Best thing about the Club?......CL's definately. The farmers/owners are usually a lot more helpfull anf gratefull for the brass.
Worst thing? Far too many (not all) but faaaaaar to many of the wardens are officious little hitlers.........and why is it so many times that the "wife" is friendly and the "husband" has a face like a split clog with an attitude to boot!
........and I know it's not me cos twice I've written complains to the Club about particular wardens which resulted in 1 being disciplined and 1 actually replaced by the Assistant Warden who at that site (Bury) was brilliant. :lol: 
Yes, I know they work bl**dy hard, but at the end of the day (especially after a hard days drive, we look forward to a friendly welcome, not a scowl and a " 'ave yer booked!" 8O


----------



## artona

Yes, I know they work bl**dy hard

Don't we all  

stew


----------



## DABurleigh

My theory on the little hitler bit is that this culture is due to:

1) the desire to uphold "standards", coupled, crucially, to
2) it being called a club.

Now, calling a business a club may be a smart move overall, but hiding the hard reality of a business winning customer income in a competitive environment has a downfall - the staff just don't see that their customers have a choice and that their wages are connected to the customers' experience. Rather each customer is seen as a challenge to the order that would happily prevail if none of them turned up at all.

Dave


----------



## parigby

I know it is a well reheasred theme, but the bit that sort of get's to me is the fact that us MHs are treated almost as second class citizens. 

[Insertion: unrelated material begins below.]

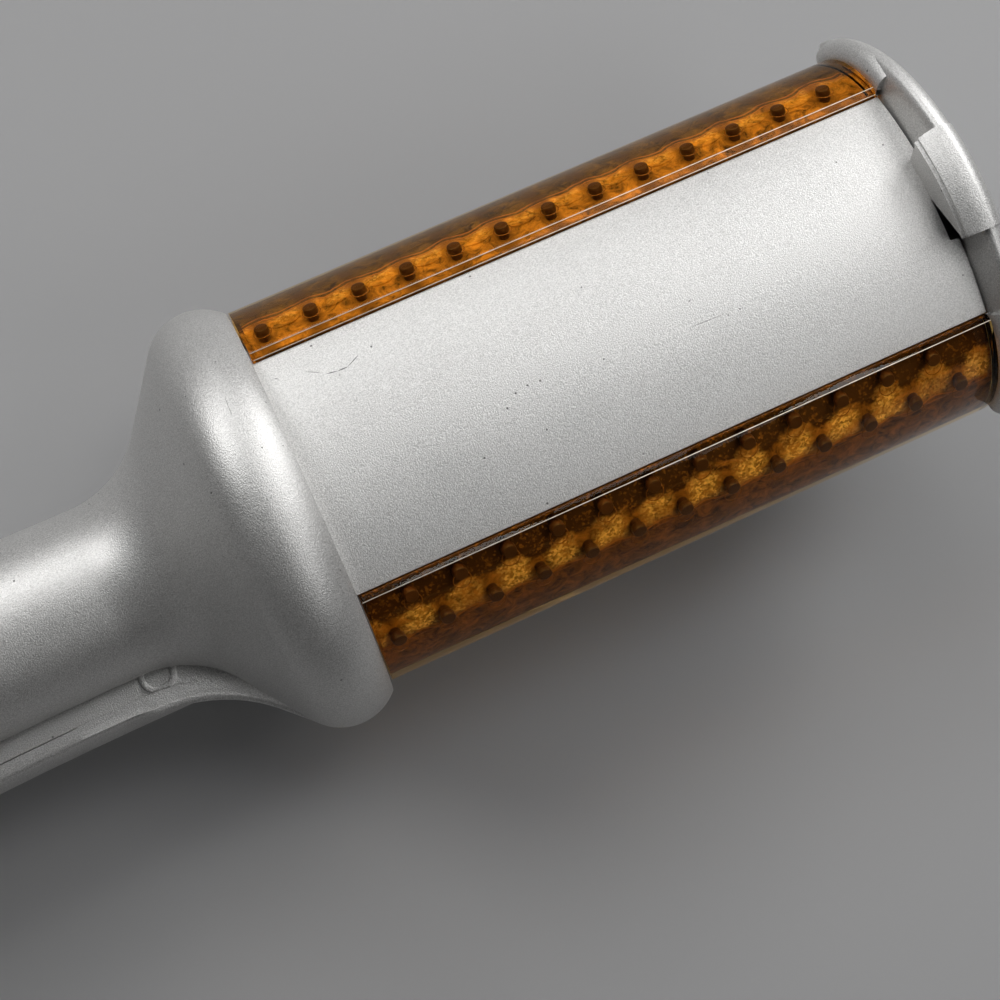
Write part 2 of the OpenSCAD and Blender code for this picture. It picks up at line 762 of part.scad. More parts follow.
cut_r = cool_r + 0.8;
module brush_end_cap() color(silver) place() difference() {
    union() {
        intersection() {
            turned([
                [tip_x, 0], [tip_x, 27], [tip_x + 0.15, 29.5], [tip_x + 0.4, 31.8],
                [tip_x + 0.6, tip_rim_r - 0.9], [tip_x + 0.9, tip_rim_r - 0.25], [tip_x + 1.5, tip_rim_r],
                [tip_x + 2.2, tip_rim_r - 0.1], [tip_x + 2.9, tip_rim_r - 0.6], [tip_x + 3.6, tip_rim_r - 2],
                [tip_x + 4.1, tip_rim_r - 5], [tip_front, tip_rim_r - 12], [tip_front, 0]
            ]);
            span([0, 2 * drum_len], [-far, far], [tip_low, far]);
        }
        intersection() {
            span([notch_x + 0.15, tip_x + 1], [-lug_w, lug_w], [frame_top + 0.1, far]);
            rod_x([0, 2 * drum_len], tip_rim_r - 0.9);
        }
        intersection() {
            span([notch_x - 0.1, notch_x + 0.15], [-lug_w, lug_w], [cover_top + 1, far]);
            difference() {
                rod_x([0, 2 * drum_len], tip_rim_r - 3.6);
                rod_x([0, 2 * drum_len], tip_rim_r - 4.4);
            }
        }
        along_x([drum_len - 10, tip_x + 1]) intersection() {
            arch(frame_out - frame_t - press, plate_under, frame_gap);
            translate([-7, 0]) square([14, far]);
        }
    }
    rod_x([0, 2 * drum_len], cut_r);
    rod_z([0, frame_top], 1.1, cover_screw_x[2], 0);
}

// ---- Bristle strips
function unit(a) = [cos(a), sin(a)];
// How far out from the barrel's axis a ray at angle a meets a circle r of the strip's curve
function reach(a, r) = let (b = side_y * cos(a) + side_z * sin(a))
    b + sqrt(b * b - side_y * side_y - side_z * side_z + r * r);
// Tufts of a strip as [x, angle]; the strip on the left has its longer row next to the cover
function tufts(left) = concat(
    [for (i = [0:tuft_count - 1]) [tuft_start + tuft_pitch * i, left ? row_near_left : row_far]],
    [for (i = [0:tuft_count - 2]) [tuft_start + tuft_pitch * (i + 0.5), left ? row_far : row_near]]
);
holder_in = side_r - holder_t;

module sector(r, from, to, steps = 24) translate([side_y, side_z])
    polygon(concat([[0, 0]], [for (i = [0:steps]) 2 * r * unit(from + (to - from) * i / steps)]));

module along_tuft(x, a, from, to, r)
    translate([x, from * cos(a), from * sin(a)]) rotate([-(90 - a), 0, 0]) cylinder(h = to - from, r = r);

module holder(left) difference() {
    along_x([slack, drum_len - slack]) intersection() {
        translate([side_y, side_z]) difference() {
            circle(side_r);
            circle(holder_in);
        }
        sector(side_r, holder_low, holder_high);
    }
    for (t = tufts(left))
        along_tuft(t[0], t[1], reach(t[1], holder_in) - 1, reach(t[1], side_r) - 1.2, tuft_r + run);
}
module holder_left() color(amber) place() holder(true);
module holder_right() color(amber) place() mirror([0, 1, 0]) holder(false);

module tuft_roots(left)
    for (t = tufts(left))
        along_tuft(t[0], t[1], reach(t[1], holder_in) + 0.3, reach(t[1], side_r) - 1.3, tuft_r);
module tuft_roots_left() color([0.25, 0.12, 0.04]) place() tuft_roots(true);
module tuft_roots_right() color([0.25, 0.12, 0.04]) place() mirror([0, 1, 0]) tuft_roots(false);

// Bristles: each is a thin three-sided spike that leans outwards in its tuft
strand_r = 0.24;
strand_tip_r = 0.15;
tuft_spread = 0.72;
tip_spread = 1.25;
bristle_end = barrel_r + 1.2;
backing = 0.6;
function strand_foot(k) = k == 0 ? [0, 0] : unit(360 * k / (strands - 1));
function strand_ring(t, k, s, spread, r) = let (
    f = strand_foot(k) * spread,
    a = t[1]
) [for (j = [0:2]) let (p = f + r * unit(120 * j + 40 * k))
    [t[0] + p[0], s * cos(a) - p[1] * sin(a), s * sin(a) + p[1] * cos(a)]];
function strand_points(t, k) = concat(
    strand_ring(t, k, reach(t[1], holder_in) - 0.5, tuft_spread, strand_r),
    strand_ring(t, k, bristle_end, tip_spread, strand_tip_r)
);
strand_faces = [[0, 1, 2], [5, 4, 3], [1, 0, 3], [1, 3, 4], [2, 1, 4], [2, 4, 5], [0, 2, 5], [0, 5, 3]];

module bristles(left) {
    list = tufts(left);
    feet = [for (t = list, k = [0:strands - 1]) strand_points(t, k)];
    polyhedron(
        points = [for (f = feet, p = f) p],
        faces = [for (n = [0:len(feet) - 1], f = strand_faces) [for (v = f) v + 6 * n]]
    );
    // The backing that the tufts stand in, a run of short plates under the strip
    step = (drum_len - 2 * slack - 0.4) / 10;
    for (i = [0:9])
        hull() along_x([slack + 0.2 + step * i, slack + 0.2 + step * (i + 1)]) intersection() {
            translate([side_y, side_z]) difference() {
                circle(holder_in - 0.1, $fn = 60);
                circle(holder_in - backing, $fn = 60);
            }
            sector(side_r, 31, 65.5, 6);
        }
}
module bristles_left() color(dark) place() bristles(true);
module bristles_right() color(dark) place() mirror([0, 1, 0]) bristles(false);

// ---- Pieces that the user moves
grip_len = 6;
module heat_slider() color(steel) place() union() {
    base_y = flange_y;
    span([slot_x - 3.5, slot_x + stem_w + 4.5], [-base_y, -base_y + 1], [panel_mid - 3.6, panel_mid + 3.6]);
    span([slot_x + 0.3, slot_x + stem_w + 0.3], [-panel_y - 0.4, -base_y + 0.1], [panel_mid - 1.8, panel_mid + 1.8]);
    span([slot_x - 0.2, slot_x - 0.2 + grip_len], [-panel_y - 2, -panel_y - 0.2], [panel_mid - 3, panel_mid + 3]);
    for (x = [0.6, 2.6, 4.6])
        span([slot_x - 0.2 + x, slot_x + 0.6 + x], [-panel_y - 2.6, -panel_y - 2], [panel_mid - 3, panel_mid + 3]);
}

module power_button() color(steel) place() union() {
    rod_y([-panel_y - 1, -flange_y], button_r, button_x, panel_mid);
    rod_y([-flange_y, -flange_y + 0.6], button_r + 0.9, button_x, panel_mid);
}

module lock_slider() color(dark) place() union() {
    span([lock_x, lock_x + 4], [9.4, 19.4], [-5.9, -4.7]);
    span([lock_x, lock_x + 7.6], [9.4, 10.5], [-6.9, -4.7]);
    span([lock_x, lock_x + 4], [17.4, 19.4], [-5, -0.9]);
    span([lock_x - 1, lock_x + 8], [16.8, 20.2], [split_z + 0.3, 2]);
    for (x = [0.5, 3, 5.5])
        span([lock_x + x, lock_x + x + 1], [16.8, 20.2], [2, 2.6]);
}

module cord_swivel() color(dark) place() difference() {
    union() {
        rod_x([tail_x + wall + 0.4, tail_x + wall + 2.4], gland_r + 2, 0, gland_z);
        rod_x([tail_x - 1, tail_x + wall + 1], gland_r - run, 0, gland_z);
        translate([swivel_end, 0, gland_z]) rotate([0, 90, 0]) cylinder(h = -swivel_end + tail_x - 0.3, r1 = 6, r2 = 8);
    }
    rod_x([swivel_end - 1, 0], cord_r, 0, gland_z);
}

lower_casing();
handle_deck();
tail_cap();
bearing_bracket();
rear_bush();
motor_plate();
gear_motor();
motor_cradle();
spindle();
heater_core();
heater_winding();
thermostat();
front_bush();
tip_cap();
tip_screw();
circuit_board();
board_parts();
switch_board();
heat_switch();
power_switch();
button_spring();
control_plate();
light_pipes();
close_switch();
switch_plunger();
hinge_pin();
opening_spring();
wiring();
deck_screws();
barrel_tube();
barrel_hub();
barrel_front();
drum_gear();
drive_pinion();
motor_shaft();
upper_casing();
upper_liner();
liner_screws();
hinge_bracket();
brush_frame();
frame_screws();
brush_cover();
cover_screws();
brush_end_cap();
holder_left();
holder_right();
tuft_roots_left();
tuft_roots_right();
bristles_left();
bristles_right();
heat_slider();
power_button();
lock_slider();
cord_swivel();
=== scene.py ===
import math
from contextlib import contextmanager
from functools import reduce

import bmesh
import bpy
from bpy.props import FloatProperty, FloatVectorProperty, IntProperty, PointerProperty
from mathutils import Matrix, Vector


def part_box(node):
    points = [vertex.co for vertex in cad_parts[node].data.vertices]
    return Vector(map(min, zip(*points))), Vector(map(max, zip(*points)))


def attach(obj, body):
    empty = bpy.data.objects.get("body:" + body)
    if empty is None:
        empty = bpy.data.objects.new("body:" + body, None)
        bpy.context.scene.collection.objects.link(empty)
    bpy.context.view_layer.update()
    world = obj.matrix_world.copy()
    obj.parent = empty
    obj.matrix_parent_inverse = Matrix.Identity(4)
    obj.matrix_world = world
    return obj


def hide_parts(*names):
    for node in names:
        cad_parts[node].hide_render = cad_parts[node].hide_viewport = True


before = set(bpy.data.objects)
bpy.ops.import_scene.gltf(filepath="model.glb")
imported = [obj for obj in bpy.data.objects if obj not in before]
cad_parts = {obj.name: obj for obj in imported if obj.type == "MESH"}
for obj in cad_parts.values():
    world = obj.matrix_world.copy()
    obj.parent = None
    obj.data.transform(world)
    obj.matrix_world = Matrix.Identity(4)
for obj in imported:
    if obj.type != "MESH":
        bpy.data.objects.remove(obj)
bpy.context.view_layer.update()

bl_info = {
    "name": "Rotating Curling Brush",
    "version": (1, 0, 0),
    "blender": (4, 5, 0),
    "location": "View3D > Sidebar > Curling Brush",
    "description": "Builds the looks of a rotating curling brush around its packed frame",
    "category": "Add Mesh",
}

MM = 0.001

# Places are measured from the bell's front face along the barrel, and from the barrel's axis
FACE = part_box("upper_casing")[1].x
AXIS = (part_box("barrel_tube")[0].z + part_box("barrel_tube")[1].z) / 2
SEAM = 0.3 * MM
SHUT = 0.1 * MM
WELD = 0.001 * MM
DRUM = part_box("holder_left")[1].x + SEAM - FACE
HINGE_BACK = FACE - (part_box("hinge_pin")[0].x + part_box("hinge_pin")[1].x) / 2
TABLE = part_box("lower_casing")[0].z - AXIS


def spot(x, y, z):
    """A point in the frame, from its place along, across and above the barrel's axis."""
    return Vector((FACE + x, y, AXIS + z))


def size_mm(name, description, mm):
    return FloatProperty(name=name, description=description, default=mm * MM, unit="LENGTH")


def size_degrees(name, description, degrees):
    return FloatProperty(name=name, description=description, default=math.radians(degrees), subtype="ANGLE")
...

I couple of months back l was on the CC site at Tewkesbury ( no real problem with Wardens ), that is until l tried to fill my water tank from a tap, that wasn't at the MH service point. Up rides jobs worth and, albeit politely, tells me that l am not allowed to use that tap, but must use the MH service point. 

Being a compliant little chap most of the time, l shrug my shoulders, point out that there is a queue of five MHs waiting at the ONLY MH service point on the site. I am then told the reason for the ruling, is that tuggers complain if they have to wait at one of the service points, whilst a MH fills up and then gets out of the way. But still l go and join the queue. Seems it's alright for us to queue, but not tuggers. 

Later in the day l wander round the site undertaking a rough survey that shows 27% of pitches are occupied by MHs, but that the one MH service point equates to 8% of the total service points on site ! 

I know the answer is very much in my own hands, ie: don't use them, but l'm not sure that is the point. I pay the same membership fee and the same pitch fee, and yet l don't get the same facilities. 

Still l am slowly building up a nice collection of site directories, and as a result the CC now come a very long way down my list. Will l renew my membership next year ....... unlikely ....... but the CC probably think that's a good thing ; one less MH to trouble them. 


philip


----------



## mike_rolls37

Interesting range of views. We are very new to all this and so far have only stayed at four sites - all CC. They are:

Melrose
The Woods [Stirling]
North Berwick
Grantown-on-Spey

In all four cases the toilet blocks were absolutely immaculate - I've seen considerably lower standards in 4 star hotels. In each case the staff were welcoming and friendly. I liked North Brewick best as a site because of the way in which the site is splt up into little units with mostly no more than four or five other users in sight. It alsohas a fabulous beach for strolling on within 5 minutes walk.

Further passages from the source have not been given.